The bells at the church nearest my house “still ring out on Sunday morning”, just as they have for centuries, says Juliet Samuel in The Times. It’s one of the few in London where congregants still gather in their hundreds, “filling the pews and the donation boxes”. But it’s no secret that Christianity is fading in Britain. In the last census, in 2021, the number of self-described Christians fell 13 percentage points, to 46%, while the number who said they had “no religion” rose 12 points, to 37%. Many liberals see this as a good thing – they think religion is a “force for conflict, ignorance and prejudice”. But that’s GCSE-level analysis. “The common factor for evil and exploitation is not religion, but humanity.”
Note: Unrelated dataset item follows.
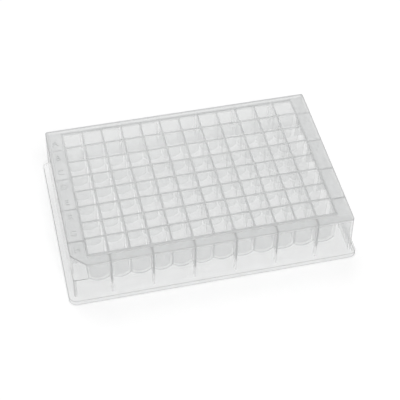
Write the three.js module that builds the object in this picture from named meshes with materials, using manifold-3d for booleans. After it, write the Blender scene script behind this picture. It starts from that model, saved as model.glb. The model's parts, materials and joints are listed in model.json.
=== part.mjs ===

I’m not Christian, but I’m still saddened by Christianity’s decline. “Where the church withers away, it leaves a gap.” There are few other places where a community gathers regularly, purely on the basis of geographical proximity, to “rest and reflect”. There is no “shared stock of wisdom” in times of crisis, only “the Google search box waiting for your plaintive question”. In fact, technology is a big part of the problem. As the French anthropologist Marc Augé put it: “The television and the computer have replaced the hearth.” And where old religions have faded, new quasi-religions have filled the void: witness the “neo-paganism” of environmentalism; the increased tribalism of politics; the rise of conspiracy theories, super-fandom and health fads. It’s easy to see this as just another part of modernity, of society naturally moving on. But secularisation is eroding our shared sense of history, and culture, and community. “This is a loss that is not easily regained.” And it’s one we should be able to acknowledge “without being accused of pining after medieval theocracy”.